::: DATA

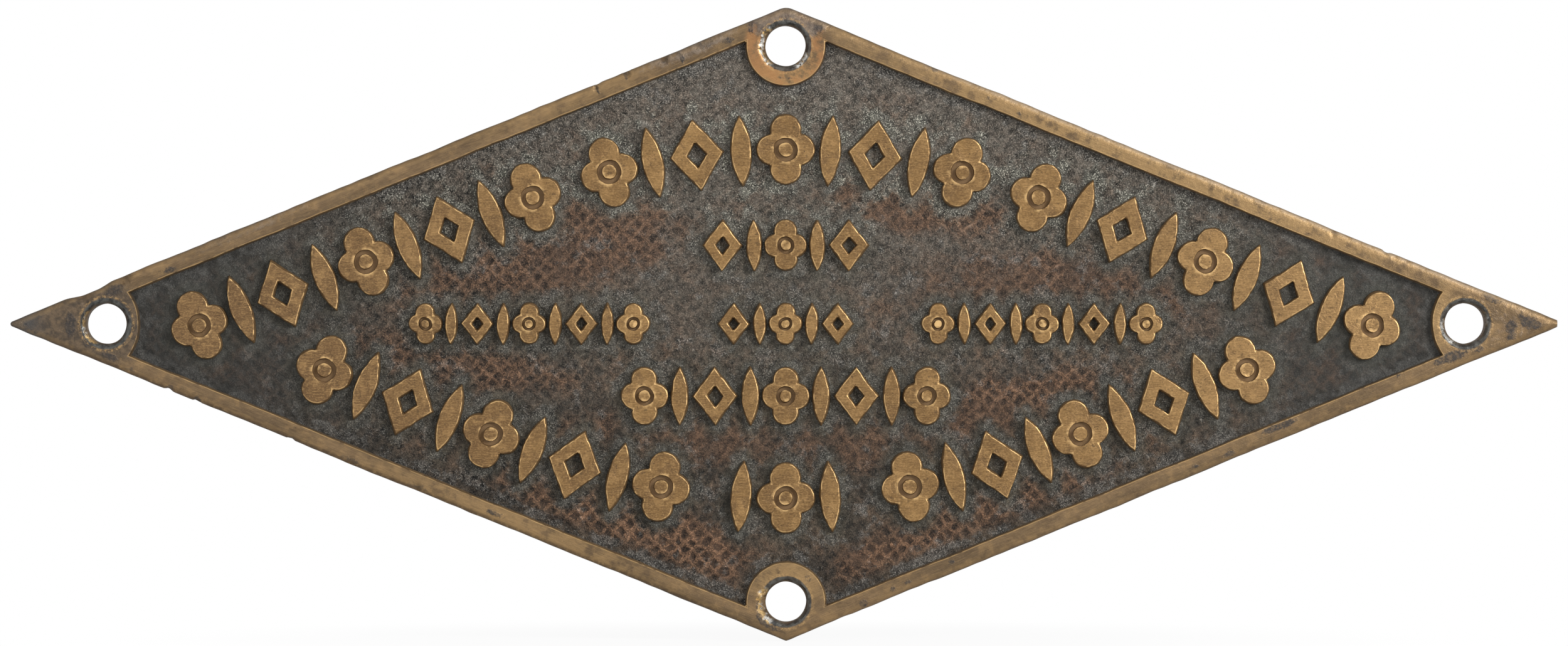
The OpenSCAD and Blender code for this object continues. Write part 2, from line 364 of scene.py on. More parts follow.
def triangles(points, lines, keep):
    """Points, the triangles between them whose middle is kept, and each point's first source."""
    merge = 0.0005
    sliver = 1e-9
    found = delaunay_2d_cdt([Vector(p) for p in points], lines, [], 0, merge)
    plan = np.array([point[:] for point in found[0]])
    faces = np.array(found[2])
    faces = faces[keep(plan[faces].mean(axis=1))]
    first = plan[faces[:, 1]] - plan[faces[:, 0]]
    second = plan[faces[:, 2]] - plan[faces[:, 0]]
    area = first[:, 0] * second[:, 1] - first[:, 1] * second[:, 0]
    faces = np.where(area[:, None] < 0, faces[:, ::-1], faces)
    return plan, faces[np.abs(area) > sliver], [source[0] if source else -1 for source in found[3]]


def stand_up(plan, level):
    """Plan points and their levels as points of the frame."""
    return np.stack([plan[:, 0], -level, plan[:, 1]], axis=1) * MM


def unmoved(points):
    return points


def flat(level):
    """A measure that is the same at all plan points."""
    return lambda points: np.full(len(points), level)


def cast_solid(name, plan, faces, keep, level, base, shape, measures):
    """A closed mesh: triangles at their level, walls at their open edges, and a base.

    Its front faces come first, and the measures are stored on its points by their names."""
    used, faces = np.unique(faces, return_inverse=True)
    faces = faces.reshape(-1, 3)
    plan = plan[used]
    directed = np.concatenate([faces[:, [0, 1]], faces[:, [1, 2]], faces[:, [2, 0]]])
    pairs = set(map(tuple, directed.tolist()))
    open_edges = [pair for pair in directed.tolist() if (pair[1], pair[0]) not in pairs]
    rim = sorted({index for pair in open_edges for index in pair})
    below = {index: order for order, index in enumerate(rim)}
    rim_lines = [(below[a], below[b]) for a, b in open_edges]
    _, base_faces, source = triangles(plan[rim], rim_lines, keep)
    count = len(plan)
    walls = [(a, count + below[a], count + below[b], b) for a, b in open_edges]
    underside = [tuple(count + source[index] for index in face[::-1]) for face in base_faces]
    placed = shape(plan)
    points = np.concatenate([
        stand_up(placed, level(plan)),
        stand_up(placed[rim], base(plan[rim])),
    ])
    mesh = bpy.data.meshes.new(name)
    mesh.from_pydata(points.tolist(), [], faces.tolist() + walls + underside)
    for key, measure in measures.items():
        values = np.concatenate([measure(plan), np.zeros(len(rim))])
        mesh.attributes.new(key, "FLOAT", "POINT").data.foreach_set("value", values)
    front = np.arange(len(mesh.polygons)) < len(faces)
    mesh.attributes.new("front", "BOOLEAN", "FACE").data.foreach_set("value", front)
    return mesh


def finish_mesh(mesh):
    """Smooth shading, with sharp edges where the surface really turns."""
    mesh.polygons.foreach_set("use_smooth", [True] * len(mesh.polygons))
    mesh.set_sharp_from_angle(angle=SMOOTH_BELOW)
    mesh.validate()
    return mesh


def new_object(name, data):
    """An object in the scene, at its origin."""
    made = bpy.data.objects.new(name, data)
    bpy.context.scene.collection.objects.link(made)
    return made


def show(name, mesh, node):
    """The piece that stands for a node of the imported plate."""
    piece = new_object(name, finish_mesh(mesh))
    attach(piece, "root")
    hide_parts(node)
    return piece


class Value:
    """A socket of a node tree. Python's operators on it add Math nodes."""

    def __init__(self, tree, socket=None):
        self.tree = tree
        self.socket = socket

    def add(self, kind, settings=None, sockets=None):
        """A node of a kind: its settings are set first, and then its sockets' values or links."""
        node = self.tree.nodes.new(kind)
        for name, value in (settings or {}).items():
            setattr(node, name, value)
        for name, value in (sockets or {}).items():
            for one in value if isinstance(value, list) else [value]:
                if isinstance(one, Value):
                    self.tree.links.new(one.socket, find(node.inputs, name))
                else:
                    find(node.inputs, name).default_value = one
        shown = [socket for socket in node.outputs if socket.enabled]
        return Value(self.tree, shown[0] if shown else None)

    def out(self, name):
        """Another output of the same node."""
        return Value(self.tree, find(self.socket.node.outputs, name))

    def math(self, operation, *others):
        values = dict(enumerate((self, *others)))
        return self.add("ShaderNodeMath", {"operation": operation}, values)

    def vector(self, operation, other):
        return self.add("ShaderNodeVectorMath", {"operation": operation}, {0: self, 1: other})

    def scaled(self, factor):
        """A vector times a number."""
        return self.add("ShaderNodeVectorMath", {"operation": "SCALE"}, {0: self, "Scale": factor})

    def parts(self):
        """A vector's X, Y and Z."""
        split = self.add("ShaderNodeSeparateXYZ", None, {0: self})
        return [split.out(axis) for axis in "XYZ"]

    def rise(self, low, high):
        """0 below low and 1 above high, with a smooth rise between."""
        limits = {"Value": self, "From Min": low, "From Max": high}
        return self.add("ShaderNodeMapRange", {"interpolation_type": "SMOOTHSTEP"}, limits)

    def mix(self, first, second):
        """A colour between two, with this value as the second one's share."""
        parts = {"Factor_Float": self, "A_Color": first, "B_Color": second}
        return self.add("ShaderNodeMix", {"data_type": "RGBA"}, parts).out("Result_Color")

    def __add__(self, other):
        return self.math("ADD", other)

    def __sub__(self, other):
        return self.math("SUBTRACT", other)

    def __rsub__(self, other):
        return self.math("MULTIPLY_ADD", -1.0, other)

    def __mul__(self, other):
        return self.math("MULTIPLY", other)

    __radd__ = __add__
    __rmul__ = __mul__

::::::

> [REQUIREMENT] Reproduce the whole listing word for word.

> [SOLUTION BELOW]
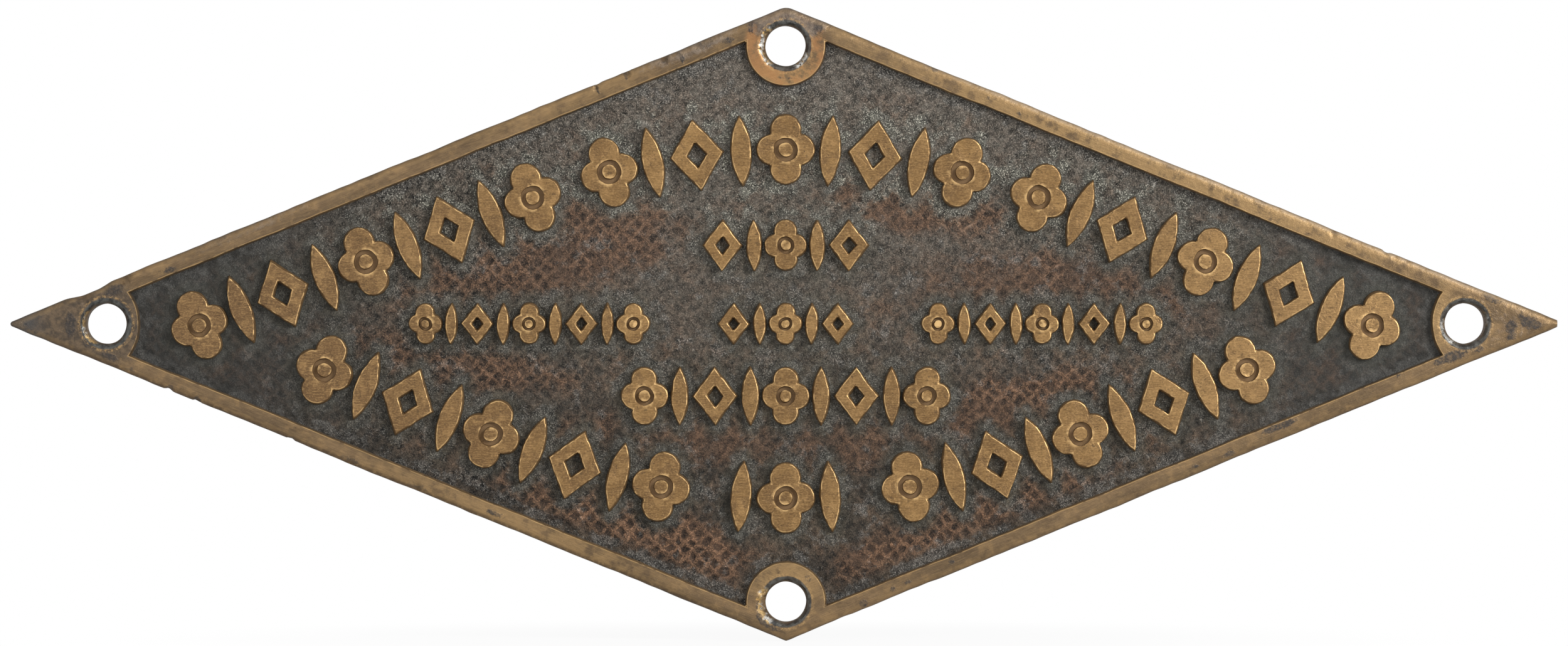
The OpenSCAD and Blender code for this object continues. Write part 2, from line 364 of scene.py on. More parts follow.
def triangles(points, lines, keep):
    """Points, the triangles between them whose middle is kept, and each point's first source."""
    merge = 0.0005
    sliver = 1e-9
    found = delaunay_2d_cdt([Vector(p) for p in points], lines, [], 0, merge)
    plan = np.array([point[:] for point in found[0]])
    faces = np.array(found[2])
    faces = faces[keep(plan[faces].mean(axis=1))]
    first = plan[faces[:, 1]] - plan[faces[:, 0]]
    second = plan[faces[:, 2]] - plan[faces[:, 0]]
    area = first[:, 0] * second[:, 1] - first[:, 1] * second[:, 0]
    faces = np.where(area[:, None] < 0, faces[:, ::-1], faces)
    return plan, faces[np.abs(area) > sliver], [source[0] if source else -1 for source in found[3]]


def stand_up(plan, level):
    """Plan points and their levels as points of the frame."""
    return np.stack([plan[:, 0], -level, plan[:, 1]], axis=1) * MM


def unmoved(points):
    return points


def flat(level):
    """A measure that is the same at all plan points."""
    return lambda points: np.full(len(points), level)


def cast_solid(name, plan, faces, keep, level, base, shape, measures):
    """A closed mesh: triangles at their level, walls at their open edges, and a base.

    Its front faces come first, and the measures are stored on its points by their names."""
    used, faces = np.unique(faces, return_inverse=True)
    faces = faces.reshape(-1, 3)
    plan = plan[used]
    directed = np.concatenate([faces[:, [0, 1]], faces[:, [1, 2]], faces[:, [2, 0]]])
    pairs = set(map(tuple, directed.tolist()))
    open_edges = [pair for pair in directed.tolist() if (pair[1], pair[0]) not in pairs]
    rim = sorted({index for pair in open_edges for index in pair})
    below = {index: order for order, index in enumerate(rim)}
    rim_lines = [(below[a], below[b]) for a, b in open_edges]
    _, base_faces, source = triangles(plan[rim], rim_lines, keep)
    count = len(plan)
    walls = [(a, count + below[a], count + below[b], b) for a, b in open_edges]
    underside = [tuple(count + source[index] for index in face[::-1]) for face in base_faces]
    placed = shape(plan)
    points = np.concatenate([
        stand_up(placed, level(plan)),
        stand_up(placed[rim], base(plan[rim])),
    ])
    mesh = bpy.data.meshes.new(name)
    mesh.from_pydata(points.tolist(), [], faces.tolist() + walls + underside)
    for key, measure in measures.items():
        values = np.concatenate([measure(plan), np.zeros(len(rim))])
        mesh.attributes.new(key, "FLOAT", "POINT").data.foreach_set("value", values)
    front = np.arange(len(mesh.polygons)) < len(faces)
    mesh.attributes.new("front", "BOOLEAN", "FACE").data.foreach_set("value", front)
    return mesh


def finish_mesh(mesh):
    """Smooth shading, with sharp edges where the surface really turns."""
    mesh.polygons.foreach_set("use_smooth", [True] * len(mesh.polygons))
    mesh.set_sharp_from_angle(angle=SMOOTH_BELOW)
    mesh.validate()
    return mesh


def new_object(name, data):
    """An object in the scene, at its origin."""
    made = bpy.data.objects.new(name, data)
    bpy.context.scene.collection.objects.link(made)
    return made


def show(name, mesh, node):
    """The piece that stands for a node of the imported plate."""
    piece = new_object(name, finish_mesh(mesh))
    attach(piece, "root")
    hide_parts(node)
    return piece


class Value:
    """A socket of a node tree. Python's operators on it add Math nodes."""

    def __init__(self, tree, socket=None):
        self.tree = tree
        self.socket = socket

    def add(self, kind, settings=None, sockets=None):
        """A node of a kind: its settings are set first, and then its sockets' values or links."""
        node = self.tree.nodes.new(kind)
        for name, value in (settings or {}).items():
            setattr(node, name, value)
        for name, value in (sockets or {}).items():
            for one in value if isinstance(value, list) else [value]:
                if isinstance(one, Value):
                    self.tree.links.new(one.socket, find(node.inputs, name))
                else:
                    find(node.inputs, name).default_value = one
        shown = [socket for socket in node.outputs if socket.enabled]
        return Value(self.tree, shown[0] if shown else None)

    def out(self, name):
        """Another output of the same node."""
        return Value(self.tree, find(self.socket.node.outputs, name))

    def math(self, operation, *others):
        values = dict(enumerate((self, *others)))
        return self.add("ShaderNodeMath", {"operation": operation}, values)

    def vector(self, operation, other):
        return self.add("ShaderNodeVectorMath", {"operation": operation}, {0: self, 1: other})

    def scaled(self, factor):
        """A vector times a number."""
        return self.add("ShaderNodeVectorMath", {"operation": "SCALE"}, {0: self, "Scale": factor})

    def parts(self):
        """A vector's X, Y and Z."""
        split = self.add("ShaderNodeSeparateXYZ", None, {0: self})
        return [split.out(axis) for axis in "XYZ"]

    def rise(self, low, high):
        """0 below low and 1 above high, with a smooth rise between."""
        limits = {"Value": self, "From Min": low, "From Max": high}
        return self.add("ShaderNodeMapRange", {"interpolation_type": "SMOOTHSTEP"}, limits)

    def mix(self, first, second):
        """A colour between two, with this value as the second one's share."""
        parts = {"Factor_Float": self, "A_Color": first, "B_Color": second}
        return self.add("ShaderNodeMix", {"data_type": "RGBA"}, parts).out("Result_Color")

    def __add__(self, other):
        return self.math("ADD", other)

    def __sub__(self, other):
        return self.math("SUBTRACT", other)

    def __rsub__(self, other):
        return self.math("MULTIPLY_ADD", -1.0, other)

    def __mul__(self, other):
        return self.math("MULTIPLY", other)

    __radd__ = __add__
    __rmul__ = __mul__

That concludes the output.